The 12-hour-long exercise, called "Reliant Mermaid", took place off the Israeli port of Haifa. Five vessels - the Israeli missile boats Lahav and Nitzahon, the Turkish frigates Yavuz and Zafer and the USS John Rodgers - carried out a simulated search-and-rescue exercise looking for survivors of a supposedly sunken fishing vessel.

The operation underlines the strength of the military link between Israel and Turkey, the two strongest military powers in the Middle East, which has developed since they signed a military agreement in 1996. Yitzhak Mordechai, the Israeli defence minister, agreed yesterday that there was a security aspect to the manoeuvres, the first of their kind between Israel and Turkey.

"[They] are not against any other country.

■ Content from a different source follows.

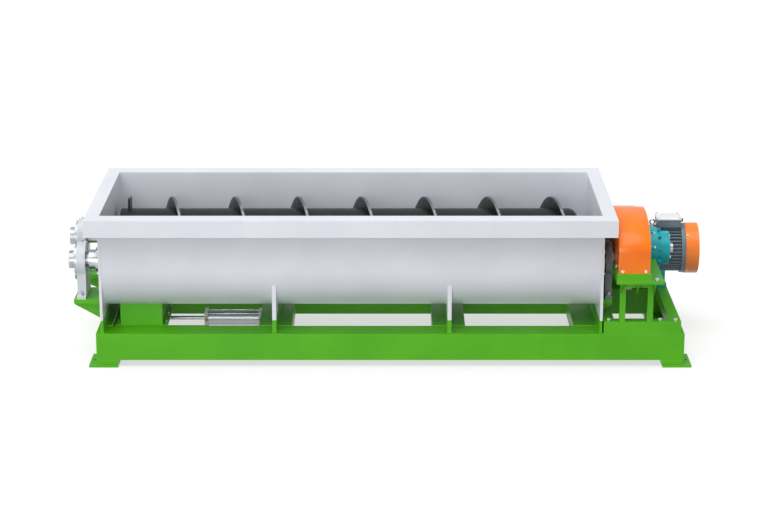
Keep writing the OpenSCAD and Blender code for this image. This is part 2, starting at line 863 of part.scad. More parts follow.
// The guard has a flat top with quarter-round shoulders
module guard_2d(inset) {
    r = guard_h - inset;
    half = guard_w / 2 - guard_h;
    intersection() {
        union() {
            for (side = [-1, 1])
                translate([side * half, guard_z])
                    circle(r = r, $fn = 96);
            translate([-half, guard_z])
                square([2 * half, r]);
        }
        translate([-guard_w, guard_z])
            square([2 * guard_w, guard_w]);
    }
}

module shaft_passages(grow) {
    for (side = [-1, 1])
        rod_x(shaft_r + grow, stand_x0 - 1, guard_x0 + 20, side * axis_y, axis_z);
    rod_x(output_d / 2 + grow, guard_x1 - 20, case_x0, 0, axis_z);
}

module gear_guard() {
    color(orange)
        difference() {
            prism_x(guard_x0, guard_x1)
                guard_2d(0);
            prism_x(guard_x0 + guard_t, guard_x1 - guard_t)
                union() {
                    guard_2d(guard_t);
                    translate([-guard_w / 2 + guard_t, guard_z - 1])
                        square([guard_w - 2 * guard_t, 2]);
                }
            shaft_passages(hole_gap);
        }
}

module guard_base() {
    x = [guard_x0 - guard_step, guard_x1 + guard_step];
    half = guard_w / 2 + guard_step;
    wall = guard_step + guard_base_t;
    color(green)
        difference() {
            block(x, [-half, half], [stand_z, guard_z]);
            block([x[0] + wall, x[1] - wall], [-half + wall, half - wall], [stand_z - 1, guard_z + 1]);
            shaft_passages(hole_gap);
        }
}

// Width of the reducer's window in the stand's top plate
window_near = -case_r - 12;
window_far = motor_y + case_r + 18;
stand_post_y = base_w / 2;

module drive_stand() {
    gear_half = axis_y + gear_module * gear_teeth / 2 + gear_module + 12;
    plate_z0 = stand_z - stand_t;
    post_x0 = stand_x0 + 30;
    post_x1 = stand_x1 - 52 - post_x;
    gusset_x = (post_x0 + post_x1 + post_x) / 2;
    apron = 46;
    color(green)
        difference() {
            union() {
                block([stand_x0, stand_x1], [-stand_half, stand_half], [plate_z0, stand_z]);
                for (side = [0, 1])
                    mirror([0, side, 0]) {
                        for (x = [post_x0, post_x1])
                            block([x, x + post_x], [stand_post_y - post_y, stand_post_y],
                                [rail_z, plate_z0]);
                        block([post_x0, post_x1 + post_x], [stand_post_y - post_y, stand_post_y],
                            [plate_z0 - apron, plate_z0]);
                        block([post_x0, post_x0 + 12], [-1, stand_post_y - post_y],
                            [plate_z0 - apron, plate_z0]);
                        for (x = [post_x0 - 4, gusset_x - 4, post_x1 + post_x - 4])
                            translate([x, 0, 0])
                                rotate([90, 0, 90])
                                    linear_extrude(8)
                                        polygon([[stand_post_y, plate_z0],
                                            [stand_half - 8, plate_z0],
                                            [stand_half - 8, plate_z0 - 14],
                                            [stand_post_y, plate_z0 - stand_gusset]]);
                    }
            }
            block([gear_x0 - 18, gear_x1 + 46], [-gear_half, gear_half], [plate_z0 - 1, stand_z + 1]);
            block([gear_x0, stand_x1 + 1], [window_near, window_far], [plate_z0 - 1, stand_z + 1]);
            for (side = [-1, 1])
                block([stand_x0 - 1, gear_x0],
                    [side * axis_y - shaft_r - hole_gap, side * axis_y + shaft_r + hole_gap],
                    [plate_z0 - 1, stand_z + 1]);
        }
}

module sub_base() {
    half = base_w / 2;
    color(green)
        difference() {
            block([rail_x0, rail_x1], [-half, half], [deck_z, rail_z]);
            block([rail_x0 + rail_w, rail_x1 - rail_w], [-half + rail_w, half - rail_w],
                [deck_z - 1, rail_z + 1]);
        }
}

module drive_bolts() {
    color(steel)
        for (side = [-1, 1]) {
            for (x = [rail_x0 + rail_w / 2, rail_x1 - rail_w - 60, rail_x1 - rail_w / 2])
                hex_bolt(x, side * (base_w / 2 - rail_w / 2), rail_z);
            hex_bolt(stand_x1 - 40, side * (stand_half - 30), stand_z);
        }
}

// Outline of the reducer about its output and input axes
module case_2d(r) {
    run = norm([motor_y, motor_drop]);
    translate([0, axis_z]) {
        circle(r = r);
        translate([motor_y, -motor_drop])
            circle(r = r);
        rotate(-atan2(motor_drop, motor_y))
            translate([0, -r])
                square([run, 2 * r]);
    }
}

module reducer_case() {
    foot_t = 24;
    color(teal)
        difference() {
            union() {
                prism_x(case_x0, case_x1)
                    case_2d(case_r);
                prism_x(case_x1 - 14, case_x1)
                    case_2d(case_r + case_lip);
                block([case_x0 + 4, case_x1 - 14], [window_near - case_foot, 0], [stand_z, stand_z + foot_t]);
                block([case_x0 + 4, case_x1 - 14], [motor_y, window_far + case_foot],
                    [stand_z, stand_z + foot_t]);
            }
            rod_x(output_d / 2 + run_gap, case_x0 - 1, case_x1 + 1, 0, axis_z);
            rod_x(rotor_r + run_gap, case_x0 + 20, case_x1 + 1, motor_y, motor_z);
        }
}

module reducer_cover() {
    color(teal)
        difference() {
            union() {
                prism_x(case_x1, cover_x1)
                    case_2d(case_r);
                prism_x(case_x1, case_x1 + 14)
                    case_2d(case_r + case_lip);
                rod_x(boss_d / 2, cover_x1, boss_x1, 0, axis_z);
            }
            rod_x(output_d / 2 + run_gap, case_x1 - 1, boss_x1 + 1, 0, axis_z);
            rod_x(rotor_r + run_gap, case_x1 - 1, cover_x1 + 1, motor_y, motor_z);
        }
}

// Motor frame with its two end shields and the fins between them
module motor_frame() {
    color(motor_grey)
        difference() {
            union() {
                rod_x(motor_r, cover_x1, motor_x0, motor_y, motor_z);
                prism_x(motor_x0, motor_x1 - shield_t)
                    translate([motor_y, motor_z])
                        intersection() {
                            circle(r = motor_r);
                            union() {
                                circle(r = motor_r - fin_h);
                                for (k = [0:fin_count - 1])
                                    rotate(360 * (k + 0.5) / fin_count)
                                        translate([0, -fin_t / 2])
                                            square([motor_r + 5, fin_t]);
                            }
                        }
                rod_x(fan_cover_d / 2 - fan_sheet, motor_x1 - shield_t, motor_x1, motor_y, motor_z);
                rod_x(fan_cover_d / 2 - fan_sheet, motor_x1, fan_cover_x0 + 6, motor_y, motor_z);
                block([motor_x0 + 18, motor_x1 - 40], [motor_y - 50, motor_y + 50],
                    [motor_z, box_z]);
            }
            rod_x(rotor_r + run_gap, cover_x1 - 1, fan_cover_x0 + 7, motor_y, motor_z);
        }
}

box_z = motor_z + motor_r + 2;

// A cradle under the motor, standing on the sub-base's end rail
module motor_pedestal() {
    foot_half = cradle_w / 2 + cradle_foot;
    color(teal)
        difference() {
            union() {
                block([rail_x1 - rail_w, rail_x1], [motor_y - foot_half, motor_y + foot_half],
                    [rail_z, rail_z + 16]);
                block([rail_x1 - rail_w + 8, rail_x1 - 8], [motor_y - cradle_w / 2, motor_y + cradle_w / 2],
                    [rail_z, motor_z - motor_r / 2]);
            }
            rod_x(motor_r, motor_x0 - 40, motor_x1, motor_y, motor_z);
        }
}

module rotor_shaft() {
    color(steel)
        rod_x(rotor_r, case_x0 + 24, fan_cover_x1 - 22, motor_y, motor_z);
}

fan_x0 = fan_cover_x0 + 14;
fan_x1 = fan_cover_x1 - 26;
module motor_fan() {
    fan_r = fan_cover_d / 2 - 18;
    color(dark)
        translate([0, motor_y, motor_z])
            difference() {
                union() {
                    rod_x(rotor_r + 14, fan_x0, fan_x1);
                    rod_x(fan_r - 30, fan_x0, fan_x0 + 5);
                    for (turn = [0:45:315])
                        rotate([turn, 0, 0])
                            block([fan_x0, fan_x1], [-2.5, 2.5], [rotor_r + 6, fan_r]);
                }
                rod_x(rotor_r, fan_x0 - 1, fan_x1 + 1);
            }
}

// The cover is a cup with radial air slots in its end
module fan_cover() {
    r = fan_cover_d / 2;
    color(orange)
        translate([0, motor_y, motor_z])
            difference() {
                rod_x(r, fan_cover_x0, fan_cover_x1);
                rod_x(r - fan_sheet, fan_cover_x0 - 1, fan_cover_x1 - fan_sheet);
                for (turn = [0:15:345])
                    rotate([turn, 0, 0])
                        block([fan_cover_x1 - fan_sheet - 1, fan_cover_x1 + 1], [-5, 5],
                            [r * 0.42, r * 0.84]);
            }
}

lid_t = 12;
box_half = 76;
box_x0 = motor_x0 + 20;
box_x1 = motor_x1 - shield_t - 6;
module terminal_box() {
    color(grey)
        union() {
            block([box_x0, box_x1], [motor_y - box_half + 5, motor_y + box_half - 5], [box_z, box_z + box_h]);
            block([box_x0 - 4, box_x1 + 4], [motor_y - box_half, motor_y + box_half],
                [box_z + box_h, box_z + box_h + lid_t]);
        }
}

module cable_gland() {
    z = box_z + box_h / 2;
    color(dark)
        union() {
            rod_x(15, box_x1, box_x1 + 10, motor_y, z, 6);
            rod_x(11, box_x1, box_x1 + 24, motor_y, z);
        }
}

module lifting_eye() {
    x = motor_x0 - shield_t / 2;
    ring_r = 15;
    wire_r = 5;
    top_z = motor_z + motor_r;
    color(steel)
        union() {
            translate([x, motor_y, top_z])
                cylinder(r = 7, h = 9);
            translate([x, motor_y, top_z + 8 + ring_r])
                rotate([90, 0, 0])
                    rotate_extrude()
                        translate([ring_r, 0])
                            circle(r = wire_r, $fn = 32);
        }
}

front_beam();
rear_beam();
cross_beam_1();
cross_beam_2();
cross_beam_3();
end_cross_beams();
foot_front_left();
foot_front_right();
foot_rear_left();
foot_rear_right();
trough_risers();
saddle_1_plate();
saddle_2_plate();
trough_shell();
end_plate_left();
end_plate_right();
rim_frame();
discharge_chute();
gate_guides();
discharge_gate();
gate_rod();
gate_cylinder();
near_shaft();
near_tube();
near_flight();
near_paddles();
far_shaft();
far_tube();
far_flight();
far_paddles();
near_glands();
far_glands();
gland_nuts();
near_housing_left();
far_housing_left();
near_housing_right();
far_housing_right();
bearing_rings();
bearing_caps();
bearing_brackets();
bearing_bolts();
near_gear();
far_gear();
drive_pinion();
output_shaft();
gear_guard();
guard_base();
drive_stand();
sub_base();
drive_bolts();
reducer_case();
reducer_cover();
motor_frame();
motor_pedestal();
rotor_shaft();
motor_fan();
fan_cover();
terminal_box();
cable_gland();
lifting_eye();
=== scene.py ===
import math

import bpy
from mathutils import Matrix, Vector


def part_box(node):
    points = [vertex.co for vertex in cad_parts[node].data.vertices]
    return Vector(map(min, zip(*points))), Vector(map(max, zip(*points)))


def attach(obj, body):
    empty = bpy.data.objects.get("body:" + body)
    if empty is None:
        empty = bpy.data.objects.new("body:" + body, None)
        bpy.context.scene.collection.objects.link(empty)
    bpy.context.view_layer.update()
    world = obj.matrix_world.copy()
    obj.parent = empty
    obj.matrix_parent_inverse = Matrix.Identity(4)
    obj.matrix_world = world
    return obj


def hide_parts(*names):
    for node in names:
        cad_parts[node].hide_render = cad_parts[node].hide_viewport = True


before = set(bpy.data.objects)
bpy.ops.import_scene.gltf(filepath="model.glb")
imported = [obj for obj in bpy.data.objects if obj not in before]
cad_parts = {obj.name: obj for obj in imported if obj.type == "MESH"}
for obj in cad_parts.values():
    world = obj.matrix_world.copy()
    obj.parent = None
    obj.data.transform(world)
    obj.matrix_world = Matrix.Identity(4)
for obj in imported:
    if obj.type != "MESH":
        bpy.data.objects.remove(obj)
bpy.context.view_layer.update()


# Camera: a product photographer's long lens, square to the front of the
# machine, a little above it and tipped down by about sixteen degrees.
camera_data = bpy.data.cameras.new("studio_camera")
camera_data.sensor_width = 36.0
camera_data.lens = 103.1
camera = bpy.data.objects.new("studio_camera", camera_data)
bpy.context.scene.collection.objects.link(camera)
camera.location = (-0.038, -13.168, 4.386)
camera.rotation_euler = (math.radians(73.73), 0.0, 0.0)
bpy.context.scene.camera = camera


# Studio: a light table's floor, matt white acrylic that glows from below, under
# a soft white sky, a broad overhead diffuser and three softboxes for the enamel.
def linear(colour):
    """The linear colour of an sRGB hex value such as '5AB124', with alpha 1."""
    parts = [int(colour[k:k + 2], 16) / 255 for k in (0, 2, 4)]
    return tuple(c / 12.92 if c <= 0.04045 else ((c + 0.055) / 1.055) ** 2.4 for c in parts) + (1.0,)


def feed(tree, node, inputs):
    """Gives each named input of a node a value or a link."""
    for name, value in inputs.items():
        if isinstance(value, bpy.types.NodeSocket):
            tree.links.new(value, node.inputs[name])
        else:
            node.inputs[name].default_value = value


def add_node(tree, kind, inputs=(), **settings):
    """A node of that kind, with its properties set and its inputs fed."""
    made = tree.nodes.new(kind)
    for name, value in settings.items():
        setattr(made, name, value)
    feed(tree, made, dict(inputs))
    return made


def spread(tree, value, low, high, to_low, to_high):
    """A value's range from low to high, stretched over another range."""
    made = add_node(tree, "ShaderNodeMapRange", {"Value": value, "From Min": low, "From Max": high,
                                                 "To Min": to_low, "To Max": to_high})
    return made.outputs["Result"]


def new_material(name):
    """A node material, its tree and its shader, with the shader linked to the output."""
    made = bpy.data.materials.new(name)
    made.use_nodes = True
    return made, made.node_tree, made.node_tree.nodes["Principled BSDF"]


def softbox(name, place, aim, size, power):
    """A square area light at a place, turned to face a point."""
    data = bpy.data.lights.new(name, "AREA")
    data.size = size
    data.energy = power
    made = bpy.data.objects.new(name, data)
    bpy.context.scene.collection.objects.link(made)
    made.location = place
    made.rotation_euler = (Vector(aim) - Vector(place)).to_track_quat("-Z", "Y").to_euler()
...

It's only to be able to coordinate and to have exercises together," he said.

Under the 1996 agreement Israeli aircraft can carry out exercises in Turkish airspace. Israel has also signed contracts worth $700m (pounds 440m) to upgrade Turkish airforce F-4 Phantoms and F-5s.

Syria, sandwiched between Turkey and Israel, feels threatened by the new alliance, as do Iran, Iraq and Greece, Turkey's other neighbours. Turkish troops have repeatedly entered northern Iran in pursuit of Kurdish guerrillas.

Egypt believes that its value to the US as a strategic ally is being reduced. An alliance with Turkey may also make it easier for Israel to freeze the Oslo accords with the Palestinians and face a renewed cold war with the Arab world. Only Jordan sent a military contingent to yesterday's exercise.